Tracking module 330 identifies, as a result of the clustering algorithm, clusters of embeddings, where each cluster has the embedding corresponding to the bounding box of a particular person through the frames. Thus, tracking module 330 determines whether a user is a same user across various frames, despite occlusions, based on a fingerprint having an embedding within a given cluster. Tracking module 330 may apply a set of logical rules to the clustering. For example, tracking module 330 may prevent the clustering of two vectors corresponding to bounding boxes that appear in the same frame, as the same person cannot exist twice in a single frame.
Tracking module 330 may output, in addition to a determination that a bounding box includes a same person across frames, a certainty score associated with its determination. That is, a probability that its determination that this is a same person across frames is true. To determine the certainty score, tracking module 330 may apply a probabilistic clustering algorithm (e.g., a soft clustering) to each cluster to determine the probability that the person belongs to a given cluster. For example, a Gaussian Mixture Model (GMIM) may be used as the soft clustering algorithm, where a latent variable is assigned to each data point. The latent variables each represent that the probability that a given observed data point belongs to a given cluster component (that is, the particular component of the GMM). By fitting a GMM to the embeddings, tracking module 330 may obtain for each new observation the probability of belonging to the same embedding. Tracking module 330 may assign, or derive, the certainty score using the probability.
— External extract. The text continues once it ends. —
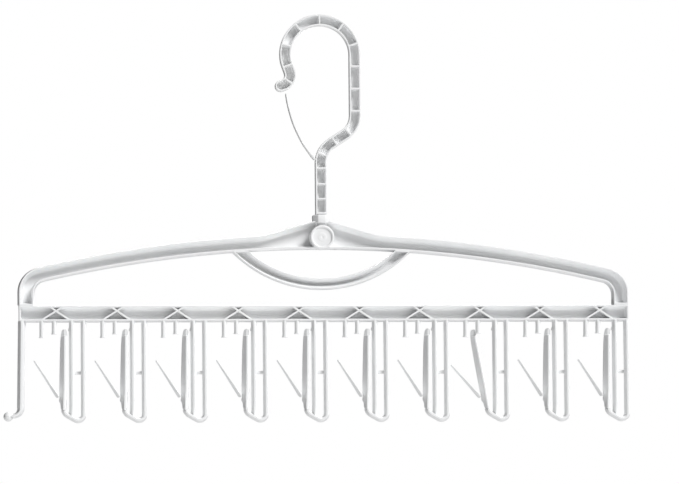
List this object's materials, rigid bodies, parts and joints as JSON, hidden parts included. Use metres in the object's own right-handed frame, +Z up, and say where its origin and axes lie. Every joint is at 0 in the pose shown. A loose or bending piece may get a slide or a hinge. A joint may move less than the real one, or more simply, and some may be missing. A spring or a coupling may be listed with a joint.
{
  "type": "sock drying hanger",
  "caption": "Slim moulded plastic hanger for drying socks: swivelling ribbed hook with a sprung gate leaf, channel-section shoulders with a bow below, and a rail of sprung sock clips.",
  "frame": {"origin": "rod seat: the middle of the small flat facet at the top of the inside of the hook's eye", "axes": "+Z up, +X to the right seen from the front, -Y towards the viewer, where the channels are open"},
  "size_m": [0.4116, 0.0138, 0.2682],
  "materials": {
    "hook": "moulded white plastic, soft gloss",
    "frame": "moulded white plastic, soft gloss",
    "clip": "moulded white plastic, soft gloss",
    "cap": "moulded white plastic, smooth"
  },
  "bodies": {
    "hook": {"hook": "hook", "swivel_pin": "hook"},
    "gate": {"hook_gate": "hook"},
    "frame": {"swivel_barrel": "frame", "hub_cap": "cap", "left_arm": "frame", "right_arm": "frame", "grip_bow": "frame", "clip_rail": "frame", "end_hook_leg": "frame", "clip_leg_01": "clip", "clip_leg_02": "clip", "clip_leg_03": "clip", "clip_leg_04": "clip", "clip_leg_05": "clip", "clip_leg_06": "clip", "clip_leg_07": "clip", "clip_leg_08": "clip", "clip_leg_09": "clip", "clip_leg_10": "clip"},
    "clip_01_arm": {"clip_arm_01": "clip"},
    "clip_01_tongue": {"clip_tongue_01": "clip"},
    "clip_02_arm": {"clip_arm_02": "clip"},
    "clip_02_tongue": {"clip_tongue_02": "clip"},
    "clip_03_arm": {"clip_arm_03": "clip"},
    "clip_03_tongue": {"clip_tongue_03": "clip"},
    "clip_04_arm": {"clip_arm_04": "clip"},
    "clip_04_tongue": {"clip_tongue_04": "clip"},
    "clip_05_arm": {"clip_arm_05": "clip"},
    "clip_05_tongue": {"clip_tongue_05": "clip"},
    "clip_06_arm": {"clip_arm_06": "clip"},
    "clip_06_tongue": {"clip_tongue_06": "clip"},
    "clip_07_arm": {"clip_arm_07": "clip"},
    "clip_07_tongue": {"clip_tongue_07": "clip"},
    "clip_08_arm": {"clip_arm_08": "clip"},
    "clip_08_tongue": {"clip_tongue_08": "clip"},
    "clip_09_arm": {"clip_arm_09": "clip"},
    "clip_09_tongue": {"clip_tongue_09": "clip"},
    "clip_10_arm": {"clip_arm_10": "clip"},
    "clip_10_tongue": {"clip_tongue_10": "clip"}
  },
  "joints": [
    {"name": "gate_flex", "type": "hinge", "parent": "hook", "child": "gate", "pos_m": [-0.0049, 0, -0.0862], "axis": [0, 1, 0], "range_deg": [0, 40], "stiffness_Nm_per_rad": 0.022},
    {"name": "hook_swivel", "type": "hinge", "parent": "hook", "child": "frame", "pos_m": [0, 0, -0.13], "axis": [0, 0, 1], "continuous": true},
    {"name": "arm_01_flex", "type": "hinge", "parent": "frame", "child": "clip_01_arm", "pos_m": [-0.16935, 0, -0.251], "axis": [0, -1, 0], "range_deg": [-0.3, 10], "stiffness_Nm_per_rad": 0.29},
    {"name": "tongue_01_flex", "type": "hinge", "parent": "clip_01_arm", "child": "clip_01_tongue", "pos_m": [-0.17345, 0, -0.2433], "axis": [0, 1, 0], "range_deg": [-5, 20], "stiffness_Nm_per_rad": 0.03},
    {"name": "arm_02_flex", "type": "hinge", "parent": "frame", "child": "clip_02_arm", "pos_m": [-0.12963, 0, -0.251], "axis": [0, -1, 0], "range_deg": [-0.3, 10], "stiffness_Nm_per_rad": 0.29},
    {"name": "tongue_02_flex", "type": "hinge", "parent": "clip_02_arm", "child": "clip_02_tongue", "pos_m": [-0.13373, 0, -0.2433], "axis": [0, 1, 0], "range_deg": [-5, 20], "stiffness_Nm_per_rad": 0.03},
    {"name": "arm_03_flex", "type": "hinge", "parent": "frame", "child": "clip_03_arm", "pos_m": [-0.08991, 0, -0.251], "axis": [0, -1, 0], "range_deg": [-0.3, 10], "stiffness_Nm_per_rad": 0.29},
    {"name": "tongue_03_flex", "type": "hinge", "parent": "clip_03_arm", "child": "clip_03_tongue", "pos_m": [-0.09401, 0, -0.2433], "axis": [0, 1, 0], "range_deg": [-5, 20], "stiffness_Nm_per_rad": 0.03},
    {"name": "arm_04_flex", "type": "hinge", "parent": "frame", "child": "clip_04_arm", "pos_m": [-0.05019, 0, -0.251], "axis": [0, -1, 0], "range_deg": [-0.3, 10], "stiffness_Nm_per_rad": 0.29},
    {"name": "tongue_04_flex", "type": "hinge", "parent": "clip_04_arm", "child": "clip_04_tongue", "pos_m": [-0.05429, 0, -0.2433], "axis": [0, 1, 0], "range_deg": [-5, 20], "stiffness_Nm_per_rad": 0.03},
    {"name": "arm_05_flex", "type": "hinge", "parent": "frame", "child": "clip_05_arm", "pos_m": [-0.01047, 0, -0.251], "axis": [0, -1, 0], "range_deg": [-0.3, 10], "stiffness_Nm_per_rad": 0.29},
    {"name": "tongue_05_flex", "type": "hinge", "parent": "clip_05_arm", "child": "clip_05_tongue", "pos_m": [-0.01457, 0, -0.2433], "axis": [0, 1, 0], "range_deg": [-5, 20], "stiffness_Nm_per_rad": 0.03},
    {"name": "arm_06_flex", "type": "hinge", "parent": "frame", "child": "clip_06_arm", "pos_m": [0.02925, 0, -0.251], "axis": [0, -1, 0], "range_deg": [-0.3, 10], "stiffness_Nm_per_rad": 0.29},
    {"name": "tongue_06_flex", "type": "hinge", "parent": "clip_06_arm", "child": "clip_06_tongue", "pos_m": [0.02515, 0, -0.2433], "axis": [0, 1, 0], "range_deg": [-5, 20], "stiffness_Nm_per_rad": 0.03},
    {"name": "arm_07_flex", "type": "hinge", "parent": "frame", "child": "clip_07_arm", "pos_m": [0.06897, 0, -0.251], "axis": [0, -1, 0], "range_deg": [-0.3, 10], "stiffness_Nm_per_rad": 0.29},
    {"name": "tongue_07_flex", "type": "hinge", "parent": "clip_07_arm", "child": "clip_07_tongue", "pos_m": [0.06487, 0, -0.2433], "axis": [0, 1, 0], "range_deg": [-5, 20], "stiffness_Nm_per_rad": 0.03},
    {"name": "arm_08_flex", "type": "hinge", "parent": "frame", "child": "clip_08_arm", "pos_m": [0.10869, 0, -0.251], "axis": [0, -1, 0], "range_deg": [-11.5, 0.3], "stiffness_Nm_per_rad": 0.29},
    {"name": "tongue_08_flex", "type": "hinge", "parent": "clip_08_arm", "child": "clip_08_tongue", "pos_m": [0.10317, 0, -0.24424], "axis": [0, 1, 0], "range_deg": [-0.3, 20], "stiffness_Nm_per_rad": 0.03},
    {"name": "arm_09_flex", "type": "hinge", "parent": "frame", "child": "clip_09_arm", "pos_m": [0.14841, 0, -0.251], "axis": [0, -1, 0], "range_deg": [-0.3, 10], "stiffness_Nm_per_rad": 0.29},
    {"name": "tongue_09_flex", "type": "hinge", "parent": "clip_09_arm", "child": "clip_09_tongue", "pos_m": [0.14431, 0, -0.2433], "axis": [0, 1, 0], "range_deg": [-5, 20], "stiffness_Nm_per_rad": 0.03},
    {"name": "arm_10_flex", "type": "hinge", "parent": "frame", "child": "clip_10_arm", "pos_m": [0.18813, 0, -0.251], "axis": [0, -1, 0], "range_deg": [-0.3, 10], "stiffness_Nm_per_rad": 0.29},
    {"name": "tongue_10_flex", "type": "hinge", "parent": "clip_10_arm", "child": "clip_10_tongue", "pos_m": [0.18403, 0, -0.2433], "axis": [0, 1, 0], "range_deg": [-5, 20], "stiffness_Nm_per_rad": 0.03}
  ]
}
(e) Exemplary Multi-Task Model for Fingerprint Tool
FIG. 4 depicts one embodiment of a neural network model for extracting a fingerprint from an image. Multi-task model 400 is an exemplary representation of multi-task model 312. Multi-task model 400 may be initialized based on a trigger. Exemplary triggers include ignition of vehicle 120, a VRU being detected in an image after a threshold amount of time had passed since the last time a VRU was detected, and the like. Following initialization, model inputs 410 are received by model 400. The structure of the multi-task model has a set of shared layers 420 and a plurality of branching task-specific layers 430, each branch of the branching task-specific layers 430 corresponding to a task 450. The tasks 450 are related within the domain, meaning that each of the tasks 450 predicts activity that are predictable based on a highly overlapping information space. For example, in predicting attributes of a pedestrian for use by an autonomous transportation system, the different tasks 450 may predict activities such as whether the pedestrian is aware of the vehicle, whether the pedestrian is looking at a phone, whether the pedestrian is an adult, and so on. As such, when trained, the shared layers 420 produce information that is useful for performing each of tasks 450 and outputting each of these predictions.
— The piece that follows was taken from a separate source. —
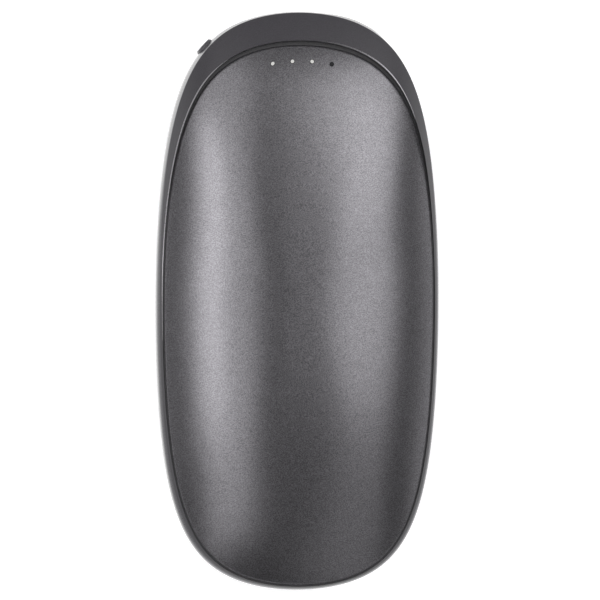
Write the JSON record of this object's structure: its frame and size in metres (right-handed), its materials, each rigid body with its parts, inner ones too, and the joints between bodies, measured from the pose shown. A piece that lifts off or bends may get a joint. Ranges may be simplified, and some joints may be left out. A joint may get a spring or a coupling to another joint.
{
  "type": "rechargeable hand warmer",
  "caption": "Pebble-shaped pocket hand warmer: domed heated metal panels in a collared frame, a sprung power button, charge lamps and charging ports.",
  "frame": {"origin": "centre of the flat resting land under the back panel, at the middle of the object's length and width", "axes": "+Z out of the front panel, +Y along the body towards the collar and ports, +X to the right seen from the front"},
  "size_m": [0.058, 0.1179, 0.0281],
  "materials": {
    "frame_plastic": "fine moulded texture, dark grey",
    "panel_metal": "sand-blasted and anodised, dark grey satin",
    "seal_foam": "black adhesive foam",
    "heater_film": "amber film with etched tracks",
    "pad_felt": "off-white felt",
    "cell_wrap": "shrink wrap, blue",
    "cradle_plastic": "moulded, pale grey",
    "screw_steel": "zinc plated",
    "nickel": "nickel strip",
    "lead_red": "silicone insulation, red",
    "lead_black": "silicone insulation, black",
    "board_mask": "green solder mask on glass epoxy",
    "port_steel": "nickel-plated steel",
    "tongue_white": "moulded, white",
    "tongue_black": "moulded, black",
    "contact_gold": "gold flash",
    "switch_plastic": "moulded, black",
    "plunger_plastic": "moulded, cream",
    "button_plastic": "satin, dark grey",
    "chip_epoxy": "moulded epoxy",
    "ferrite": "pressed ferrite, dark grey",
    "ceramic": "fired ceramic with tinned ends",
    "lamp_lens": "white lamp with a clear lens",
    "guide_clear": "clear moulded light guide",
    "socket_plastic": "moulded, ivory",
    "sensor_bead": "epoxy bead"
  },
  "bodies": {
    "housing": {"frame": "frame_plastic", "front_panel": "panel_metal", "back_panel": "panel_metal", "front_gasket": "seal_foam", "back_gasket": "seal_foam", "front_heater": "heater_film", "back_heater": "heater_film", "front_insulation": "pad_felt", "back_insulation": "pad_felt", "cell_left": "cell_wrap", "cell_right": "cell_wrap", "cell_cradle": "cradle_plastic", "cradle_screws": "screw_steel", "positive_strip": "nickel", "negative_strip": "nickel", "positive_lead": "lead_red", "negative_lead": "lead_black", "main_board": "board_mask", "board_screws": "screw_steel", "output_shell": "port_steel", "output_tongue": "tongue_white", "output_contacts": "contact_gold", "charge_shell": "port_steel", "charge_tongue": "tongue_black", "charge_contacts": "contact_gold", "switch_body": "switch_plastic", "controller_chip": "chip_epoxy", "power_inductor": "ferrite", "capacitors": "ceramic", "indicator_board": "board_mask", "board_link": "switch_plastic", "status_lamps": "lamp_lens", "light_guide": "guide_clear", "front_heater_tail": "heater_film", "back_heater_tail": "heater_film", "tail_sockets": "socket_plastic", "thermal_sensors": "sensor_bead"},
    "power_button": {"power_button": "button_plastic"},
    "switch_plunger": {"switch_plunger": "plunger_plastic"}
  },
  "joints": [
    {"name": "button_press", "type": "slide", "parent": "housing", "child": "power_button", "axis": [0.7489, -0.6627, 0], "range_m": [0, 0.0003], "stiffness_N_per_m": 4000},
    {"name": "plunger_press", "type": "slide", "parent": "housing", "child": "switch_plunger", "axis": [0.7489, -0.6627, 0], "range_m": [0, 0.0003]}
  ],
  "couplings": [
    {"joint": "plunger_press", "follows": "button_press", "ratio": 1}
  ]
}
To train multi-task model 400, training examples include labels associated with the tasks 450. Each training example includes a label for a branching task. In the context of a neural network, during training, the training examples are sampled, and for each sample a backpropagation algorithm may be performed to update 440 the task-specific layers 430 corresponding to the sampled example and the shared layers 420, though in non-neural-network implementations, back-propagation need not be used. Where back-propagation is used, the shared layers may be updated through backpropagation by a sample having a label for each of tasks 450. However, in use by fingerprint extraction module 302, model 400 is not used to perform the tasks that is has been trained to perform (that is, predict what it was trained to predict). Rather, the shared layers 420 have become good at converting the input (that is, the pixel information from the bounding boxes) into a set of information useful for the task-specific layers 430 to make the task-specific predictions. As such, the last layer 420 (or one of the later layers) of shared layers 420, when a particular bounding box is input, produces a set of information at the neurons of that layer that contains information that is highly relevant in the domain of the set of tasks. This does not preclude the branches or the encoder (that is, the shared layers) from performing predictions as they are trained to do so (for example, the encoder/shared layers themselves may be used to detect whether a person is looking at a vehicle or not, and a VRU's intention to perform an activity may be determined by a trained branch corresponding to that activity).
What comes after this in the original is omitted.